Average total loans marginally grew 1.0% sequentially as a result of an increase of 3% in commercial loans, partially offset by a decrease of 3.0% in commercial real estate loans. Average deposits increased 2.0% from the prior quarter, largely attributable to an increase of 7.0% in non-interest bearing deposits.
Comerica’s non-interest income came in at $197 million, down 6.6% sequentially. The sequential decline was mainly due to decreases in certain non-customer driven income segments.
Non-interest expenses totaled $449 million, up 3.7% sequentially. The increase was mainly due to the hike in restructuring costs associated with the Sterling acquisition and salaries expense, partially offset by a decline in legal expenses.
Credit quality continued to be stable at Comerica. Net credit-related charge-offs declined 4.4% sequentially and 44.2% year over year to $43 million.
Nonperforming assets to total loans and foreclosed property equaled 1.71% in the reported quarter, down from 1.85% in the prior quarter and 2.53% in the year-ago quarter.
Provision for credit losses increased 15.8% sequentially, but declined 37.1% year over year to $22 million. The allowance for loan losses to total loans ratio was 1.46% as of September 30, 2012, down from 1.52% as of June 30, 2012, and 1.86% as of September 30, 2011.
For the rest of the year, the company expects provision and net charge-offs to decline.
During the reported quarter, Comerica’s capital levels remained strong. As of September 30, 2012, total assets and common shareholders' equity were $63.3 billion and $7.1 billion, respectively, up from $62.7 billion and $7.0 billion, respectively, as of June 30, 2012.
As of June 30, 2012, Comerica's tangible common equity ratio was 10.25%, down 2 bps sequentially. Moreover, the estimated Tier 1 common capital ratio moved down 6 bps sequentially to 10.32% as of September 30, 2012.
Capital Deployment Update
Comerica’s capital deployment initiatives, through dividend payment and share buybacks, exhibit its capital strength.

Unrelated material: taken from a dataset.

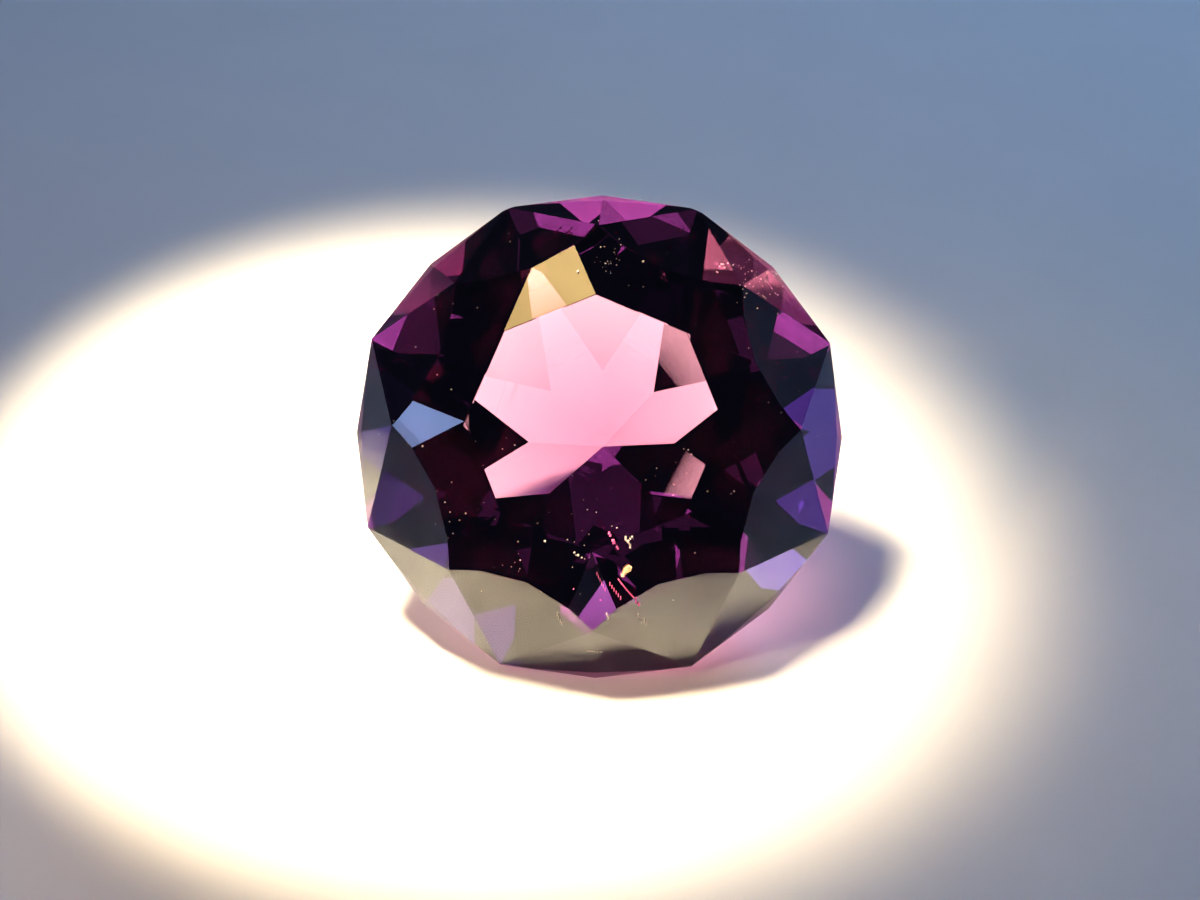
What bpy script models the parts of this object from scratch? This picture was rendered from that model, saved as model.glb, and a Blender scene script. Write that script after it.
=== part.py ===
"""Round brilliant-style cut amethyst, a loose stone that lies on one of its pavilion facets.

The stone is made as a cutter makes it: a round blank is ground flat, one facet after another, in tiers.
Every tier has an angle to the girdle plane and a ring of index positions. The sizes of a tier follow from
the points where facets meet, so a change of one driving dimension keeps every corner sharp.

Units are metres and degrees, +Z is up. The stone's own axis runs from the culet to the table. The blank is
cut upright, with the girdle plane at the stone's own height zero, and the finished stone is then leaned
over onto the facet that it rests on.
"""

import math

import bmesh
import bpy
from mathutils import Matrix, Vector

# Driving dimensions
GIRDLE_DIAMETER = 0.012          # across the girdle corners that stand below the table corners
GIRDLE_HEIGHT = 0.00048          # from the crown down to where the pavilion mains would meet the upright band
SYMMETRY = 8                     # index positions of the main facets

# Index positions, measured from a main facet and from the plane between two main facets
FIRST_MAIN = 22.5                # so that a lower break facet faces the front, for the stone to rest on
MAIN_STEP = 360.0 / SYMMETRY
HALF_OFFSET = 7.8                # the upper half facets and the girdle flats face this far from a corner plane

# Crown, as shares of the girdle radius and as angles
TABLE_CORNER = 0.522             # from the axis to a corner of the table
STAR_TIP = 0.6955                # from the axis to the outer point of a star facet
KITE_TIP = 0.831                 # from the axis to the outer point of a narrow kite
KITE_SIDE_OFFSET = 7.45          # the side corners of a narrow kite, to each side of its middle
CROWN_MAIN_ANGLE = 46.0
KITE_ANGLE = 27.4

# Pavilion
PAVILION_MAIN_ANGLE = 37.25
LOWER_BREAK_ANGLE = 42.4         # the lower break facets, one under each corner of the table
BREAK_FACET_TIP = 0.303          # from the axis to the inner point of a lower break facet

# Small chips that blunt two corners of the girdle
CHIPPED_CORNERS = (67.5, 112.5)  # index positions
CHIP_WIDTH = 0.00032

# Blank
BLANK_SIDES = 64
BLANK_MARGIN = 1.25              # the blank is this much larger than the finished stone
SNAP = 1e-6                      # corners closer than this are one corner

# Material
AMETHYST_COLOUR = (0.30, 0.07, 0.42, 1.0)
AMETHYST_ROUGHNESS = 0.02
AMETHYST_REFRACTION = 1.55

RADIUS = GIRDLE_DIAMETER / 2
MAINS = [FIRST_MAIN + MAIN_STEP * k for k in range(SYMMETRY)]
CORNERS = [azimuth + MAIN_STEP / 2 for azimuth in MAINS]


def tan(degrees):
    return math.tan(math.radians(degrees))


def cos(degrees):
    return math.cos(math.radians(degrees))


def polar(radius, azimuth, height):
    """The point at this distance from the stone's axis, this way round it and this high above the girdle."""
    turn = math.radians(azimuth)
    return Vector((radius * math.cos(turn), radius * math.sin(turn), height))


def facet(angle, azimuth, point, down=False):
    """A flat at this angle to the girdle plane, facing this way round, through the point."""
    normal = polar(math.sin(math.radians(angle)), azimuth, math.cos(math.radians(angle)))
    if down:
        normal.z = -normal.z
    return point, normal


def facet_through(first, second, third):
    """The flat of the crown that holds these three meeting points."""
    normal = (second - first).cross(third - first).normalized()
    return first, normal if normal.z > 0 else -normal


# Radii of the girdle: its flats, and its corners on the main facets
FLAT_RADIUS = RADIUS * cos(HALF_OFFSET)
MAIN_CORNER_RADIUS = FLAT_RADIUS / cos(MAIN_STEP / 2 - HALF_OFFSET)
TOP = GIRDLE_HEIGHT / 2
BOTTOM = -GIRDLE_HEIGHT / 2


def crown_main_height(radius, offset):
    """Height of a crown main facet at this radius, this many degrees from its middle."""
    return TOP + tan(CROWN_MAIN_ANGLE) * (MAIN_CORNER_RADIUS - radius * cos(offset))


def kite_height(radius, offset):
    """Height of a narrow kite facet at this radius, this many degrees from its middle."""
    tip_radius = RADIUS * KITE_TIP
    tip_height = crown_main_height(tip_radius, MAIN_STEP / 2)
    return tip_height + tan(KITE_ANGLE) * (tip_radius - radius * cos(offset))


def kite_side_radius():
    """Where the kite and the main facet are equally high, at the kite's side corner."""
    main_slope = tan(CROWN_MAIN_ANGLE)
    kite_slope = tan(KITE_ANGLE)
    rise = crown_main_height(0.0, 0.0) - kite_height(0.0, 0.0)
    main_part = main_slope * cos(MAIN_STEP / 2 - KITE_SIDE_OFFSET)
    kite_part = kite_slope * cos(KITE_SIDE_OFFSET)
    return rise / (main_part - kite_part)


def crown_half_angle():
    """The upper half facets run from the girdle flats to the outer points of the kites."""
    tip_radius = RADIUS * KITE_TIP
    rise = crown_main_height(tip_radius, MAIN_STEP / 2) - TOP
    run = FLAT_RADIUS - tip_radius * cos(HALF_OFFSET)
    return math.degrees(math.atan2(rise, run))


def break_tip(azimuth):
    """The inner point of a lower break facet, on the ridge between two pavilion mains."""
    radius = RADIUS * BREAK_FACET_TIP
    drop = tan(PAVILION_MAIN_ANGLE) * (MAIN_CORNER_RADIUS - radius * cos(MAIN_STEP / 2))
    return polar(radius, azimuth, BOTTOM - drop)


def girdle_tier():
    for corner in CORNERS:
        for side in (-HALF_OFFSET, HALF_OFFSET):
            yield facet(90.0, corner + side, polar(FLAT_RADIUS, corner + side, 0.0))


def pavilion_main_tier():
    for azimuth in MAINS:
        yield facet(PAVILION_MAIN_ANGLE, azimuth, polar(MAIN_CORNER_RADIUS, azimuth, BOTTOM), down=True)


def lower_break_tier():
    """Steeper than the mains, so they also thin the girdle under the table corners."""
    for corner in CORNERS:
        yield facet(LOWER_BREAK_ANGLE, corner, break_tip(corner), down=True)


def crown_main_tier():
    for azimuth in MAINS:
        yield facet(CROWN_MAIN_ANGLE, azimuth, polar(MAIN_CORNER_RADIUS, azimuth, TOP))


def crown_half_tier():
    for corner in CORNERS:
        for side in (-HALF_OFFSET, HALF_OFFSET):
            yield facet(crown_half_angle(), corner + side, polar(FLAT_RADIUS, corner + side, TOP))


def kite_tier():
    for corner in CORNERS:
        yield facet(KITE_ANGLE, corner, polar(0.0, corner, kite_height(0.0, 0.0)))


def table_corner(azimuth):
    radius = RADIUS * TABLE_CORNER
    return polar(radius, azimuth, kite_height(radius, 0.0))


def star_tip(azimuth):
    radius = RADIUS * STAR_TIP
    return polar(radius, azimuth, crown_main_height(radius, 0.0))


def kite_side(corner, side):
    radius = kite_side_radius()
    azimuth = corner + side * KITE_SIDE_OFFSET
    return polar(radius, azimuth, kite_height(radius, KITE_SIDE_OFFSET))


def triangle_tier():
    """The small triangles between a kite, a star and a main facet."""
    for corner in CORNERS:
        for side in (-1, 1):
            tip = star_tip(corner + side * MAIN_STEP / 2)
            yield facet_through(table_corner(corner), tip, kite_side(corner, side))


def star_tier():
    for azimuth in MAINS:
        left = table_corner(azimuth + MAIN_STEP / 2)
        right = table_corner(azimuth - MAIN_STEP / 2)
        yield facet_through(left, right, star_tip(azimuth))


def table():
    yield facet(0.0, 0.0, table_corner(CORNERS[0]))


def chips():
    """An upright flat across each blunted corner, as wide as the chip."""
    depth = CHIP_WIDTH / 2 * tan(MAIN_STEP / 2 - HALF_OFFSET)
    for azimuth in CHIPPED_CORNERS:
        yield facet(90.0, azimuth, polar(MAIN_CORNER_RADIUS - depth, azimuth, 0.0))


def round_blank():
    """The rough, ground to a plain cylinder."""
    blank = bmesh.new()
    bmesh.ops.create_cone(
        blank,
        cap_ends=True,
        segments=BLANK_SIDES,
        radius1=RADIUS * BLANK_MARGIN,
        radius2=RADIUS * BLANK_MARGIN,
        depth=GIRDLE_DIAMETER * BLANK_MARGIN,
    )
    return blank


def grind(stone, point, normal):
    """Takes away all that stands above the flat, and closes the cut with one facet."""
    bmesh.ops.bisect_plane(
        stone,
        geom=stone.verts[:] + stone.edges[:] + stone.faces[:],
        dist=SNAP,
        plane_co=point,
        plane_no=normal,
        clear_outer=True,
    )
    rim = [edge for edge in stone.edges if edge.is_boundary]
    if rim:
        bmesh.ops.holes_fill(stone, edges=rim, sides=0)


def faceted_stone():
    """The finished stone, upright, as a mesh."""
    tiers = (
        girdle_tier,
        pavilion_main_tier,
        lower_break_tier,
        crown_main_tier,
        crown_half_tier,
        kite_tier,
        triangle_tier,
        star_tier,
        table,
        chips,
    )
    stone = round_blank()
    for tier in tiers:
        for point, normal in tier():
            grind(stone, point, normal)
    bmesh.ops.remove_doubles(stone, verts=stone.verts[:], dist=SNAP)
    bmesh.ops.dissolve_degenerate(stone, edges=stone.edges[:], dist=SNAP)
    bmesh.ops.recalc_face_normals(stone, faces=stone.faces[:])
    mesh = bpy.data.meshes.new("amethyst_stone")
    stone.to_mesh(mesh)
    stone.free()
    return mesh


def amethyst_material():
    """Clear violet quartz with a high polish."""
    material = bpy.data.materials.new("amethyst")
    material.use_nodes = True
    shader = material.node_tree.nodes["Principled BSDF"]
    shader.inputs["Base Color"].default_value = AMETHYST_COLOUR
    shader.inputs["Roughness"].default_value = AMETHYST_ROUGHNESS
    shader.inputs["Metallic"].default_value = 0.0
    shader.inputs["IOR"].default_value = AMETHYST_REFRACTION
    shader.inputs["Transmission Weight"].default_value = 1.0
    return material


def resting_place(mesh):
    """Leans the stone onto its front lower break facet, with the middle of its box above the origin."""
    lean = Matrix.Rotation(math.radians(LOWER_BREAK_ANGLE), 4, "X")
    corners = [lean @ vertex.co for vertex in mesh.vertices]
    middle = []
    for axis in (0, 1):
        values = [corner[axis] for corner in corners]
        middle.append((min(values) + max(values)) / 2)
    lowest = min(corner.z for corner in corners)
    return Matrix.Translation((-middle[0], -middle[1], -lowest)) @ lean


def clear_scene():
    for item in list(bpy.data.objects):
        bpy.data.objects.remove(item, do_unlink=True)


def main():
    clear_scene()
    collection = bpy.data.collections.new("loose_amethyst")
    bpy.context.scene.collection.children.link(collection)
    mesh = faceted_stone()
    stone = bpy.data.objects.new("amethyst_stone", mesh)
    stone.data.materials.append(amethyst_material())
    stone.matrix_world = resting_place(mesh)
    collection.objects.link(stone)


main()
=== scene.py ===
# %% [markdown]
# # A loose cut amethyst
#
# This lesson dresses the model of a small round amethyst, twelve millimetres across, that lies on a pale
# table with its flat top towards us. The solid is already cut, facet by facet, so the work here is in the
# glassy finish, the light that passes through the stone, and the dust and flaws that make it real.
#
# The first step loads that solid. Everything after it is in metres and in the same place as the solid.

# %% Load the cut stone
import math
import random

import bpy
from mathutils import Matrix, Vector


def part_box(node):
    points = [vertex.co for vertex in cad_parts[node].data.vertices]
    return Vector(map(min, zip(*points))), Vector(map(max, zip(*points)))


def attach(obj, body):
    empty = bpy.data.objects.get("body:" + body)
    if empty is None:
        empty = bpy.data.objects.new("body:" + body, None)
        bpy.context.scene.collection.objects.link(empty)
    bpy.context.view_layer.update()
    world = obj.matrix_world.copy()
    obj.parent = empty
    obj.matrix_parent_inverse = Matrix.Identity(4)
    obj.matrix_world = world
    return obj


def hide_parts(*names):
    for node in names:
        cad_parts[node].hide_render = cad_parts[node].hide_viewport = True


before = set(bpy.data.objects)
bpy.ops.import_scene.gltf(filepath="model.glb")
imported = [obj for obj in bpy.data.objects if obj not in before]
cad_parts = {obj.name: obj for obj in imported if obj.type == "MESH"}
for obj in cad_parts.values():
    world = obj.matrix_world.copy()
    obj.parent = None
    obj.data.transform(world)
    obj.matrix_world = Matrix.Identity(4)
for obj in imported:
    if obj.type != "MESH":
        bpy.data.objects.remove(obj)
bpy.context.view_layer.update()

MM = 0.001
low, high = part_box("amethyst_stone")
print("the stone's sides in mm:", [round(side / MM, 2) for side in high - low])

# %% [markdown]
# ## Selecting with code
#
# Blender's operators act on whatever is selected. A small helper clears the selection and makes one object
# the active one, so that each later step starts from a known state.

# %% A helper for the selection
def select_only(piece):
    bpy.ops.object.select_all(action="DESELECT")
    piece.select_set(True)
    bpy.context.view_layer.objects.active = piece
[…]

During the reported quarter, Comerica had bought back 2.9 million shares for $90 million under its current share repurchase authorization. This, combined with dividend, resulted in a total payout of 89% of net income (excluding the restructuring charge in the third quarter) to shareholders in the third quarter. We expect such activities to further boost to investors’ confidence in the stock.
Comerica has provided a detailed outlook for 2012. Given the continuation of the current economic environment, the company’s outlook for full year 2012 is a modest one. Compared to the full year 2011 level, management expects a 4%–5% increase in net interest income, supported by 7%–8% growth in average loans.

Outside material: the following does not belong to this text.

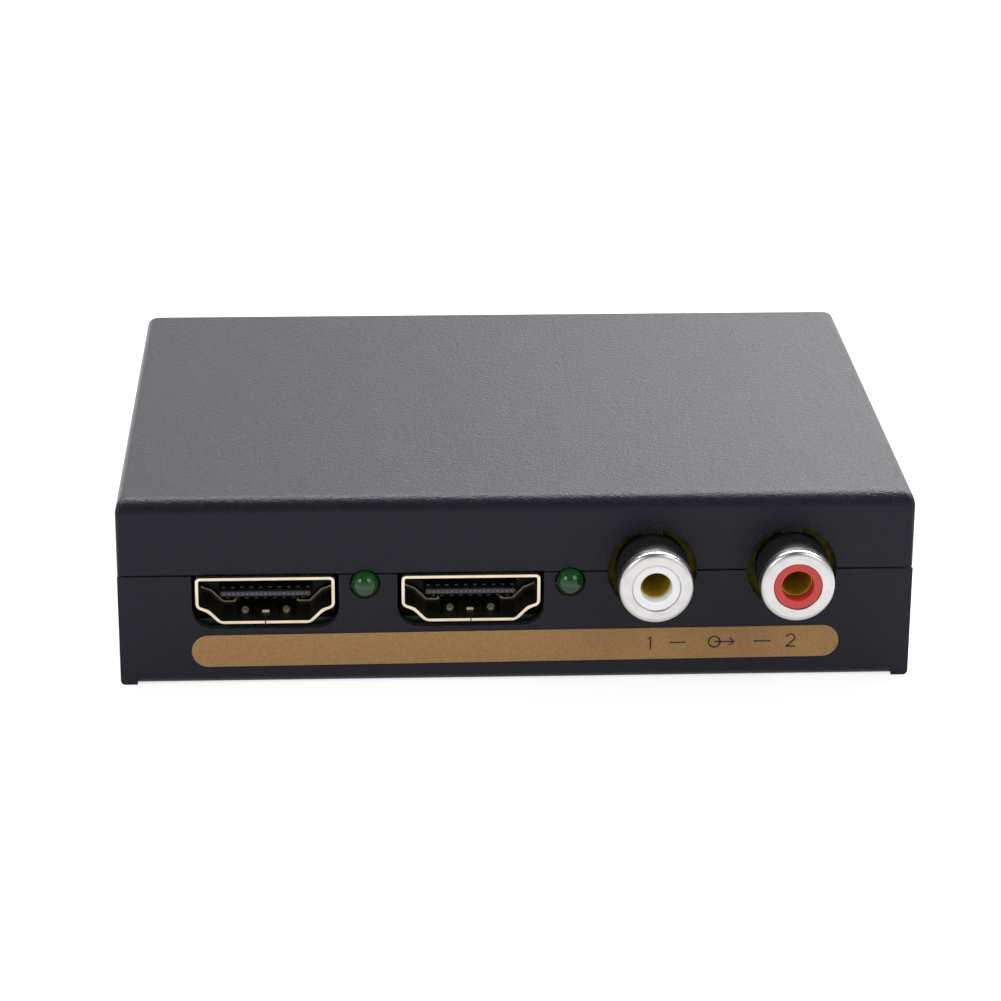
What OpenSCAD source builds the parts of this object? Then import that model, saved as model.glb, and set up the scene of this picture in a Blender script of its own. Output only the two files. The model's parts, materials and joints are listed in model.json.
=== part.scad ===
// Audio extractor for a digital video link: a two-shell steel case with two video sockets,
// two phono jacks and two lamps in front, and an optical outlet, a mode switch and a power
// socket behind. The origin is the centre of the flat underside, +Z is up and -Y is the front.

/* [Case] */
// Outer width of the case
case_w = 85; // [84:0.5:100]
// Outer depth of the case, front panel to rear panel
case_d = 64.5; // [63:0.5:80]
// Outer height of the case
case_h = 21; // [20:0.5:26]
// Thickness of the steel sheet
sheet = 1; // [0.8:0.1:1.1]
// Gap that shows between the two shells
seam_gap = 0.15; // [0.1:0.05:0.25]
// Outside radius of the bends of the cover
cover_bend_r = 1.35; // [1.2:0.05:2]
// Outside radius of the bends under the lower case
case_bend_r = 1.05; // [0.9:0.05:1.5]
// Width of the square ear at each end of the front and rear panels
ear_w = 1.8; // [1.2:0.1:3]

/* [Labels] */
// Length of the stripe on the front and rear panels
label_l = 69.6; // [60:0.2:76]
// Height of the stripe, as a share of the height of the panel under the sockets
label_h_share = 0.566; // [0.45:0.01:0.6]
// Thickness of the stripe
label_t = 0.12; // [0.08:0.01:0.25]
// Height of the stripe's middle, as a share of the height of the panel under the sockets
label_z_share = 0.625; // [0.55:0.01:0.65]
// Angle by which the front stripe was stuck on askew, in degrees
label_tilt = 0.3; // [0:0.1:0.5]

/* [Video sockets] */
// Outer width of the socket shell
hdmi_w = 14.84; // [14:0.02:15.2]
// Outer height of the socket shell
hdmi_h = 5.32; // [5.2:0.02:5.6]
// Depth of the socket shell
hdmi_d = 11.5; // [10.5:0.1:13]
// Wall of the socket shell
hdmi_wall = 0.36; // [0.3:0.02:0.45]
// How far the socket stands out of the front panel
hdmi_proud = 0.5; // [0.2:0.1:1]
// Width of the contact tongue
tongue_w = 10; // [9.6:0.1:10.4]
// Thickness of the contact tongue
tongue_t = 1.1; // [0.9:0.1:1.3]
// Distance of the tongue's tip behind the socket's rim
tongue_recess = 2; // [1.5:0.1:3]
// Width of the cut-out in the panel round each socket
hdmi_window_w = 15.7; // [15.4:0.1:16]
// Gap below the socket shell in its cut-out
hdmi_window_gap = 0.74; // [0.5:0.02:0.9]
// Radius of the lower corners of the cut-out
hdmi_window_r = 2.2; // [1.5:0.1:2.6]

/* [Lamps] */
// Diameter of the lamp lens
led_d = 2.9; // [2.6:0.05:3]
// Diameter of the lamp's flange
led_flange_d = 3.7; // [3.4:0.1:4]
// Length of the lens from the panel's face to its back
led_l = 3.4; // [3:0.1:4.5]
// Height of the lamp's axis above the board
led_rise = 4.42; // [4:0.02:4.8]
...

Non-interest income is projected to expand 1%–2% while non-interest expenses are anticipated to rise or fall 1%. Net credit-related charge-offs and provision for credit losses are likely to exhibit a declining trend.
In addition to Comerica, a number of major Wall Street Banks such as JPMorgan Chase & Company (JPM - Free Report) , Wells Fargo & Company (WFC - Free Report) and Citigroup Inc. (C - Free Report) have reported better-than-expected results in this quarter. We believe this would help to maintain a positive atmosphere in the market.
Going forward, we believe Comerica’s continuous geographic diversification beyond its traditional and slower-growing Midwest markets could drive growth over the next cycle. Revenue synergies from the Sterling acquisition should augment its top-line growth. Further, the company’s capital deployment activities augur well for investors.
Yet, the company’s significant exposure to commercial real estate markets, the unsettled economic environment, low interest rate and stringent regulatory issues are our matters of concern.
Comerica currently retains a Zacks #2 Rank, which translates into a short-term Buy rating. However, considering the fundamentals we have a Neutral recommendation on the stock.